Another scenario involving railroads and IMCs is that railroads may eventually take over retail operations for a greater number of national accounts, leaving IMCs to serve the smaller shipper on a wholesale level, and/or to perform a shipment coordination role. One variation of the coordination theme already exists in the auto industry market for intermodal freight where large shippers such as Ford negotiate intermodal line-haul rates directly with railroads, but contract with IMCs to coordinate and manage the traffic flow. Multiple channels of distribution for different size customer segments have long been the norm in manufactured goods channels and may be the most likely evolutionary path for the domestic intermodal channel.

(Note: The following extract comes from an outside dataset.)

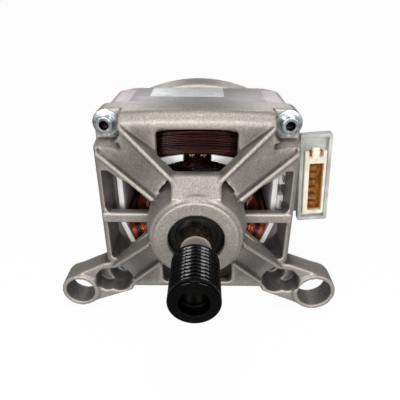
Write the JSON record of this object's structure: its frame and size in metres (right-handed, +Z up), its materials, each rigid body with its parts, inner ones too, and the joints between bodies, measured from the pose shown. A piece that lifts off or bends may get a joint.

Finally, there is a strong possibility that increased coordination and control can be brought about without the need for any common ownership of various modes and intermodal channel members. Such an outcome can be brought about through shared use of "information," one of the six forms of channel power identified earlier. The shared use of information can help form a tight alliance of channel members that will improve channel performance and benefit end shipper customers. [53] However, in order for information systems to work across many independent channel member companies, sufficient power and leadership must be exerted to allow for development of information standards and other protocols. Over the last several years there has not appeared to be sufficient leadership to make technologies like EDI work as well as might be expected; however, internet technologies, with their open architectures, may be better suited for implementation with minimal levels of channel power being expended. It is likely that whoev er can control the information system will be in a strong position to lead the intermodal channel and cause other channel members to fall into line as part of a more effective intermodal future.
LIMITATIONS AND FUTURE RESEARCH
This article is intended to serve as a conceptual piece that draws from the marketing literature on channels of distribution. It is hoped that this cross-disciplinary approach to analysis of the intermodal transportation industry will stimulate thinking on ways for the industry to reduce conflict and increase cooperation in a way that will improve performance. However, the research is limited in that it does not empirically evaluate the theoretical constructs or possible evolutionary industry developments that are explored.
Possible future research topics suggested by this article include the role of information management as a means to consolidate power and increase coordination of the entire channel, and the degree to which risk levels affect the ability and desirability of a given channel member increasing its coordination of the channel. One approach would be to evaluate increases in performance that may or may not occur in individual company channels that incorporate an above average level of information coordination. A study of the Canadian Pacific "expressway" service, with its heavy use of information coordination, may present one such opportunity. A second research avenue involves comparison of the domestic and international intermodal channels. Differences in risk levels and control between these two segments provide an interesting quasi-laboratory setting for evaluating the impact of investment and risk on performance of the channel.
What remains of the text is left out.